I never did like ravens, and I do not like De Sautys; for if, indeed, it were all right with the De Sautys, it would be all wrong with certain things that are most dear to the romantic part of me; since De Sauty is to my imagination the living type of that indiscriminate sacrilege of trade which would penetrate the beautiful illusions of remoteness, as through an opera-glass,—which would tie the ends of the earth together and toss it over shoulder like a peddler's bundle, to "swop" quaint curiosities, inspiring relics, and solemn symbols, for British prints or American pig-iron. Puck us no Pucks, De Sauty, nor constrict our planet's rotundity with any forty-minute girdle; for in these days of inflating crinoline and ever-increasing circumference of hooped skirts, it becomes us to leave our Mother Earth at least in the fashion, nor strive to reduce her to such unmodish dimensions that one may circumnavigate her in as little time, comparatively, as he may make the circuit of Miss Flora MacFlimsey.

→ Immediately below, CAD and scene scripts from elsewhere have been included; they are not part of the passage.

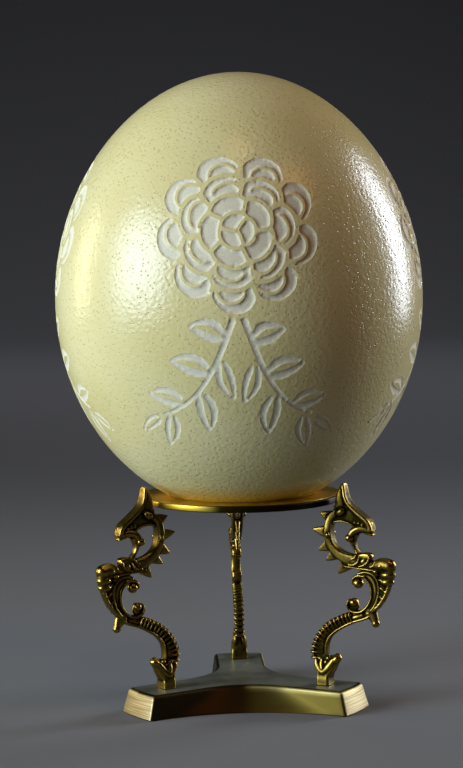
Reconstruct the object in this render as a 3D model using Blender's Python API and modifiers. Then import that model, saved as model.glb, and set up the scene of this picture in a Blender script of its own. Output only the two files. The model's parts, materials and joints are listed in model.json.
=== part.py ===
"""Ostrich egg standing upright in a three-legged brass stand.

Six solids: the egg, the flat ring it rests in, three identical scrolled legs and a three-cornered base.
The frame is +Z up, with the origin on the stand's axis at the underside of the base. The back leg points
along +Y, so the side between the two front legs faces -Y.

Every length below is in millimetres. MM turns it into Blender's metres.
"""

import math

import bmesh
import bpy
from mathutils import Matrix, Vector

MM = 0.001
GAP = 0.3  # clearance between touching pieces
WELD = 0.01 * MM  # points closer than this are one point

# Egg: turned about its long axis, a little fuller below its middle
EGG_LENGTH = 152.0
EGG_WIDTH = 127.0
EGG_BOTTOM_Z = 67.2
EGG_FULLNESS = 0.0207  # share of width moved towards the lower end
EGG_FLATTENING = 0.0213  # share of width taken off both ends
EGG_RINGS = 16
EGG_SEGMENTS = 32

# Ring: a flat band that the egg hangs through
RING_OUTER_R = 34.8
RING_TOP_Z = 73.5
RING_THICKNESS = 2.3
RING_RIM_ROUNDING = 0.4
RING_SEGMENTS = 32

# Base: three blunt arms with a hollow curve between each two, wider and less hollow at its foot
BASE_HEIGHT = 8.4
TOP_OUTLINE = (42.4, 8.75, 25.0)  # axis to an arm's end, half-width of the arm, radius of the hollow curve
FOOT_OUTLINE = (44.7, 9.8, 62.0)
HOLLOW_STEPS = 6
BASE_EDGE_ROUNDING = 1.1

# Legs stand over the cut corners of the base
LEG_ANGLES = {"leg_left": 210.0, "leg_right": 330.0, "leg_back": 90.0}

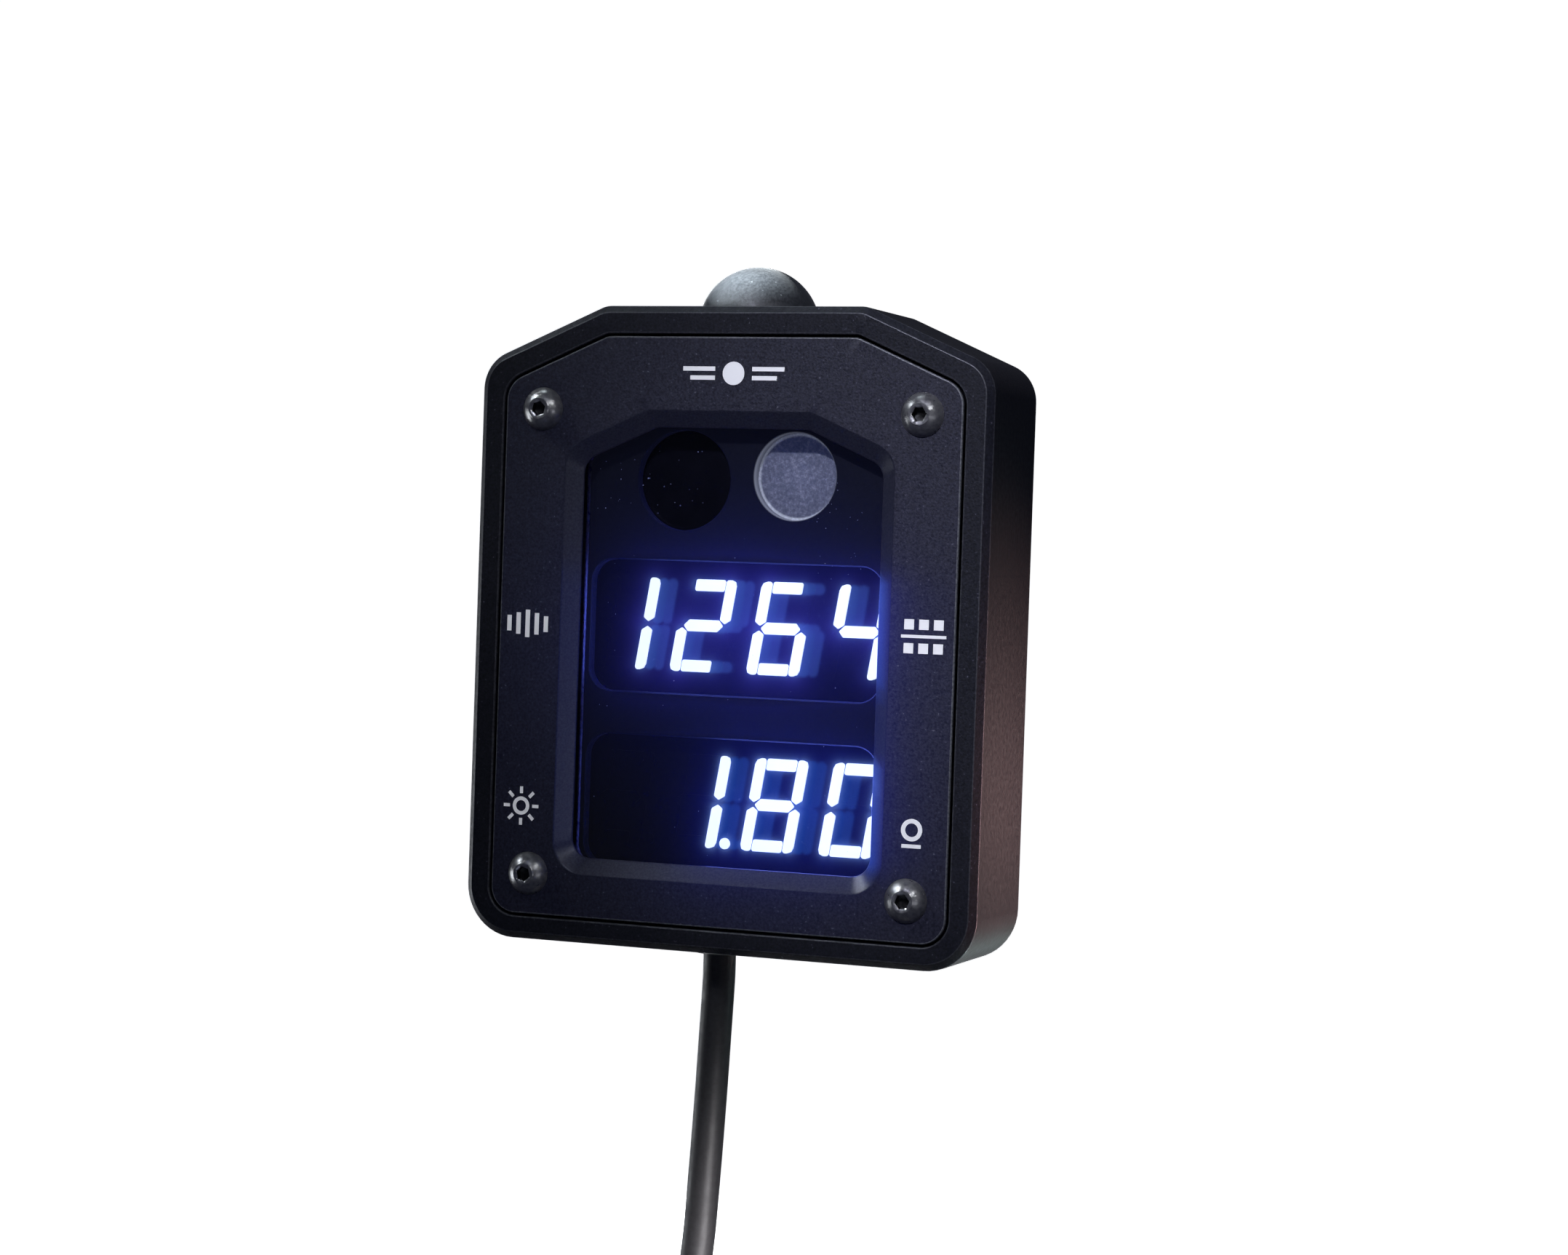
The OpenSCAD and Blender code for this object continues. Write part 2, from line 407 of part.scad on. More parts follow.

I beseech you, do not call that nonsense; it is but a good-natured way of stating the case in the aspect it presents from the De Sauty point of view; for tightly laced as poor Mother Earth already is, with railroad corsets and steamship stays, growing small by degrees and beautifully less, she needs but the forty-minute girdle of Puck De Sauty to so contract her waist at the equator that any impudent traveller may span it with a carpet-bag and an umbrella.

On that memorable night of the Cable Celebration, when so many paper lanterns and so many enlightened New Yorkers were sold in the name of De Sauty,—when all the streets and all the people were alive with gas,—when we fired off rockets and Roman candles and spread-eagle speeches in illustrious exuberance,—when the city children lit their little dips, and the City Fathers lit their City Hall,—when we hung out our banners, and clanged our bells, and banged our guns,—when there was Glory to God in the highest steeple, and Peace on Earth in the lowest cellar,—I drifted down the Broadway current of a mighty flood of folk, a morose and miserable sentimentalist.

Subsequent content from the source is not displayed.